Every entry that follows needs to be repeated exactly.
─── Data for the task ───
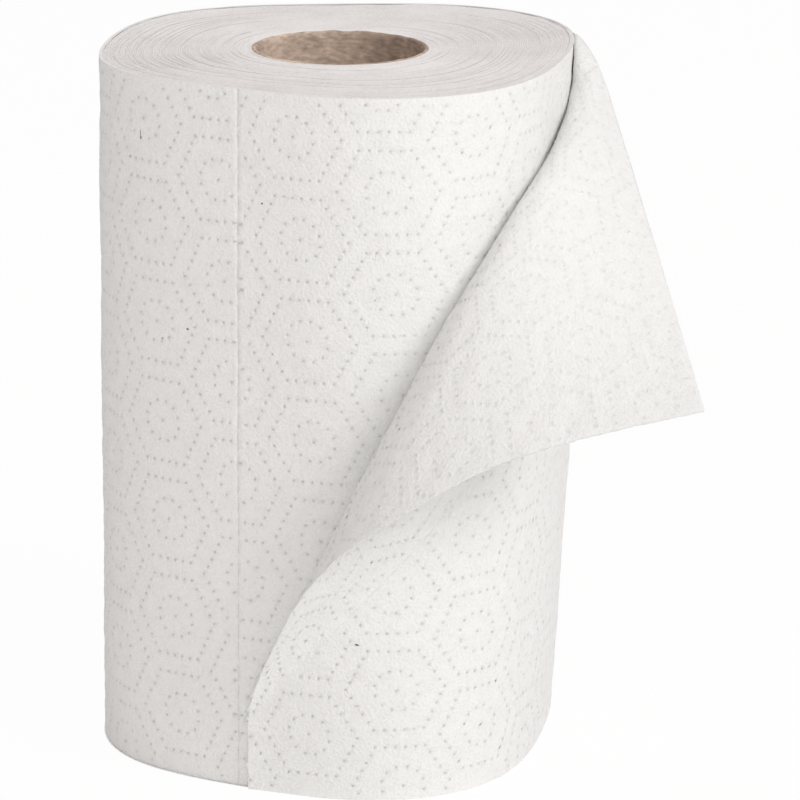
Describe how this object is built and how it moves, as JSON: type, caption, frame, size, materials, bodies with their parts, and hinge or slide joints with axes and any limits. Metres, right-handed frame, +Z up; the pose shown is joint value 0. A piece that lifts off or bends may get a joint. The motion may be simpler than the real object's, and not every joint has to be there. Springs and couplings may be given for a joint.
{
  "type": "paper towel roll",
  "caption": "White embossed paper towel roll on a cardboard core, standing on end, with the upper corner of its torn end peeled off the roll and folded back.",
  "frame": {"origin": "centre of the core's bore at the roll's lower end", "axes": "+Z up along the core, towards the upper end where the corner is peeled; -Y towards the front, where the torn edge lies on the roll; +X towards the side to which the corner is folded back"},
  "size_m": [0.167, 0.1714, 0.2],
  "materials": {
    "core_board": "matte",
    "towel_paper": "matte"
  },
  "bodies": {
    "root": {"cardboard_core": "core_board", "paper_roll": "towel_paper"}
  },
  "joints": []
}
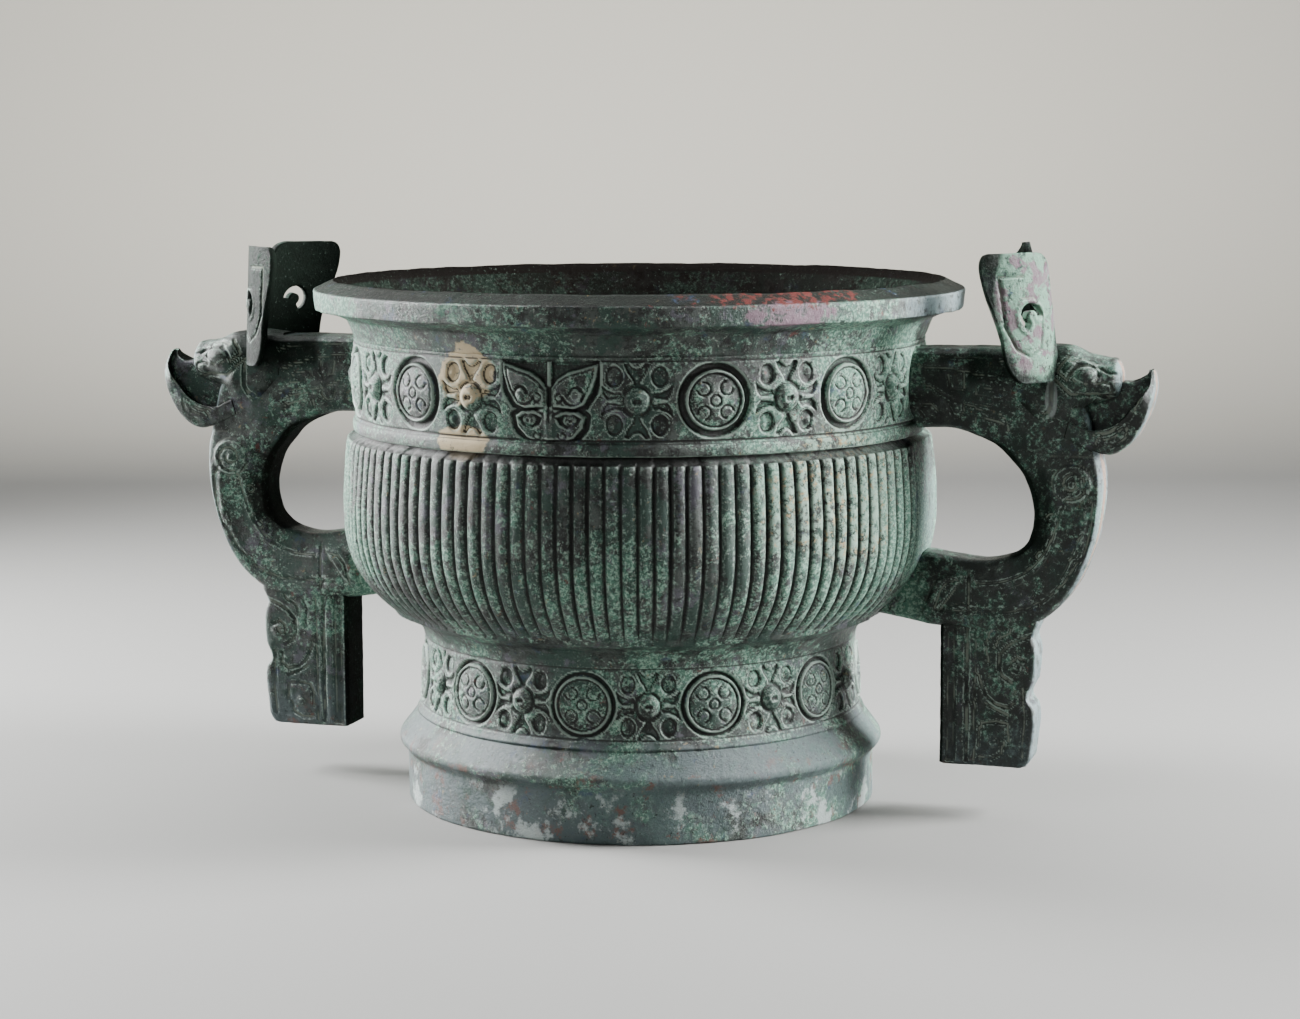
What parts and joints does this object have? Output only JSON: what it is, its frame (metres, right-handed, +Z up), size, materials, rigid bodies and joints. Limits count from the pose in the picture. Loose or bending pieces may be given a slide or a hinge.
───
The solution |
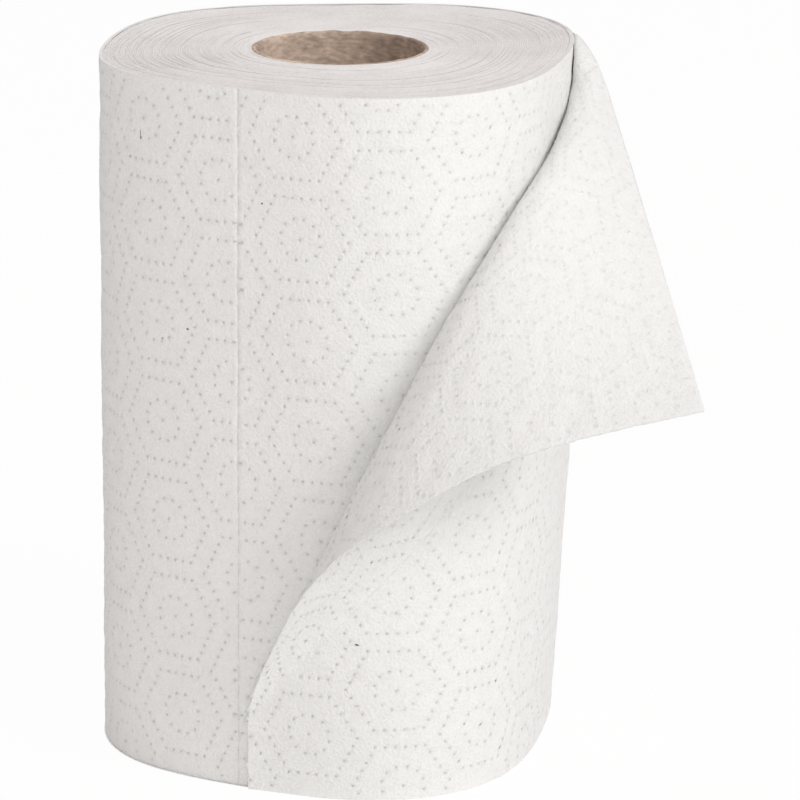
Describe how this object is built and how it moves, as JSON: type, caption, frame, size, materials, bodies with their parts, and hinge or slide joints with axes and any limits. Metres, right-handed frame, +Z up; the pose shown is joint value 0. A piece that lifts off or bends may get a joint. The motion may be simpler than the real object's, and not every joint has to be there. Springs and couplings may be given for a joint.
{
  "type": "paper towel roll",
  "caption": "White embossed paper towel roll on a cardboard core, standing on end, with the upper corner of its torn end peeled off the roll and folded back.",
  "frame": {"origin": "centre of the core's bore at the roll's lower end", "axes": "+Z up along the core, towards the upper end where the corner is peeled; -Y towards the front, where the torn edge lies on the roll; +X towards the side to which the corner is folded back"},
  "size_m": [0.167, 0.1714, 0.2],
  "materials": {
    "core_board": "matte",
    "towel_paper": "matte"
  },
  "bodies": {
    "root": {"cardboard_core": "core_board", "paper_roll": "towel_paper"}
  },
  "joints": []
}
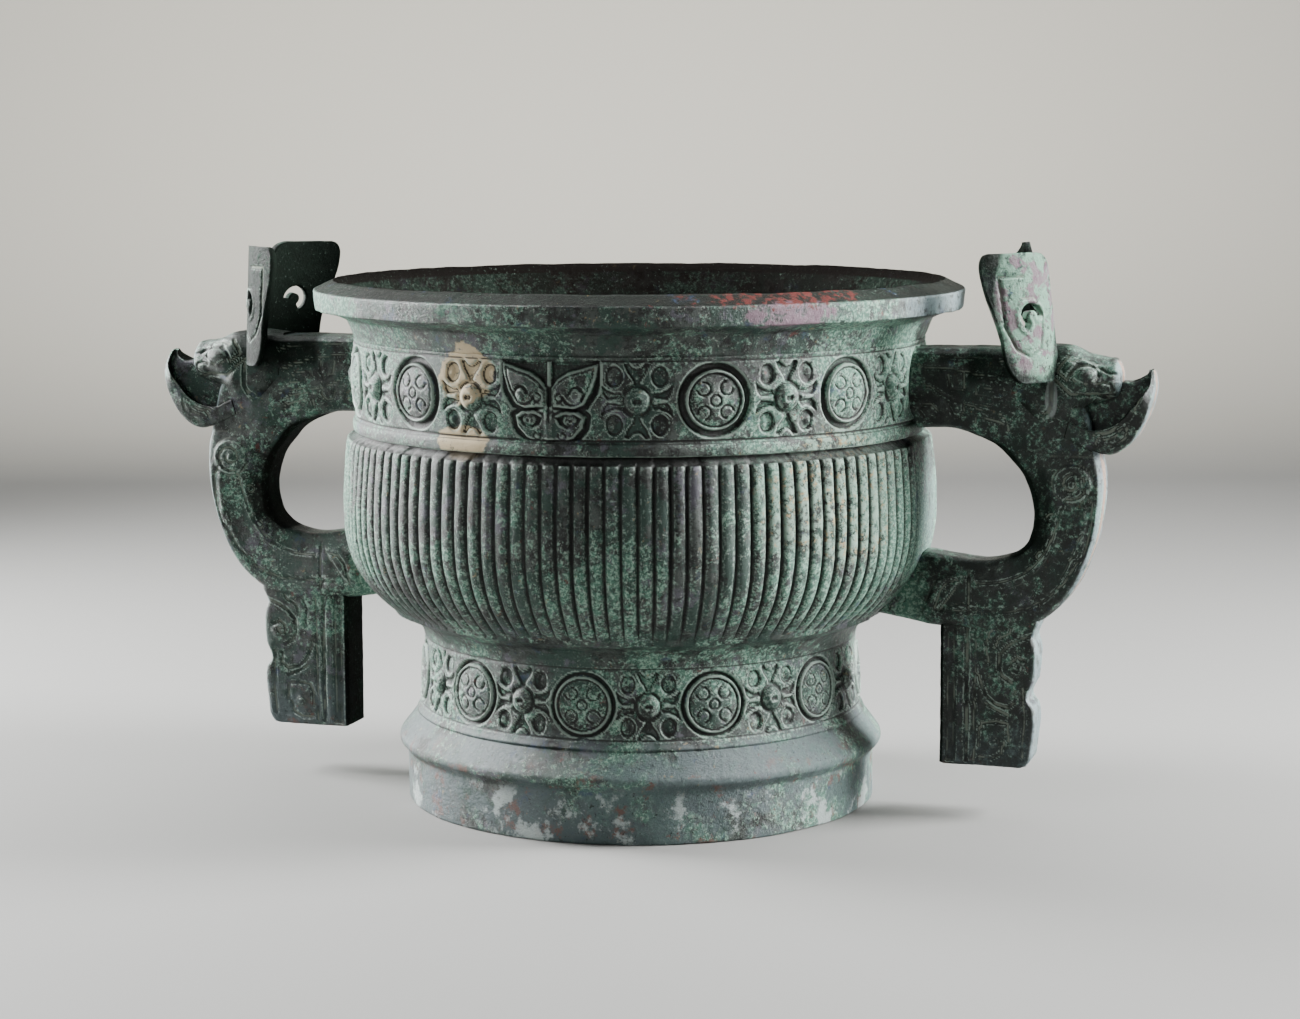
What parts and joints does this object have? Output only JSON: what it is, its frame (metres, right-handed, +Z up), size, materials, rigid bodies and joints. Limits count from the pose in the picture. Loose or bending pieces may be given a slide or a hinge.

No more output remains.